Not only does a cold water rinse save energy, but it also prevents wrinkles. The wash temperatures in Energy Star washers are cooler than other washers.
If you have a high-efficiency washer, you must use a specially formulated laundry detergent labeled in the logo. This prevents over-sudsing and discourages mold and mildew from growing in hidden parts of the machine.
Dispensing balls for fabric softeners don’t operate correctly in all types of washers.
Detergent doesn’t completely dissolve in water colder than 60 degrees F. Use liquid bleach. Most machines aren’t designed for powdered bleach.

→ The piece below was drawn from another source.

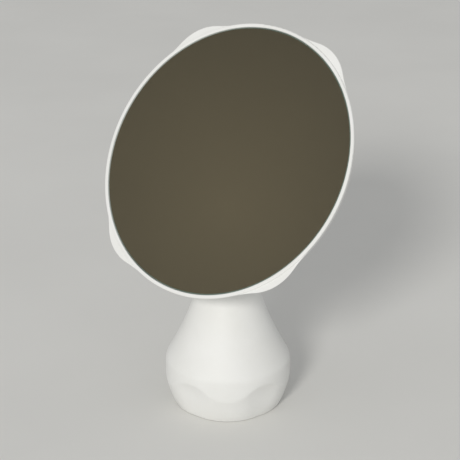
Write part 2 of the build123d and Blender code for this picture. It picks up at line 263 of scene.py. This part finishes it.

Most extension cords cannot carry the current required to run all the cycles. If you must use an extension cord, use a heavy-duty one and ensure there’s no risk of water entering any plug.
You know to clean lint from the lint screen after each load, but you should also wash the screen every 6 months or so to keep the washing machine running efficiently. You know it’s time when lint falls right off the screen. Scrub the screen with hot water and liquid detergent.
Adding fabric softener sheets to a partially dry load can stain clothing. Clothing with unstable dyes, such as blue jeans, can discolor the dryer drum. The discoloration is harmless, but you can prevent it by turning the garments inside out.
If you’ve not used your dryer in a while, it might make a thumping noise for the first few minutes you run it. If it’s thumping and you have used it recently, where’s your cell phone?
Lint builds up in the exhaust pipe over time, which can increase drying time and is a fire hazard. If you don’t feel air coming from the outside exhaust hood when the dryer is running, it’s time to clean it out.
Never use flexible plastic or metal foil exhaust tubes — they retain lint and are considered a fire hazard.
The dryers must be in a room warmer than 45 degrees F. The door must have slats for ventilation if it’s in a closet.
If all your regular loads come out a little damp, it could be that the moisture sensor needs tweaking. Your owner’s manual has instructions for changing the pre-set dryness level.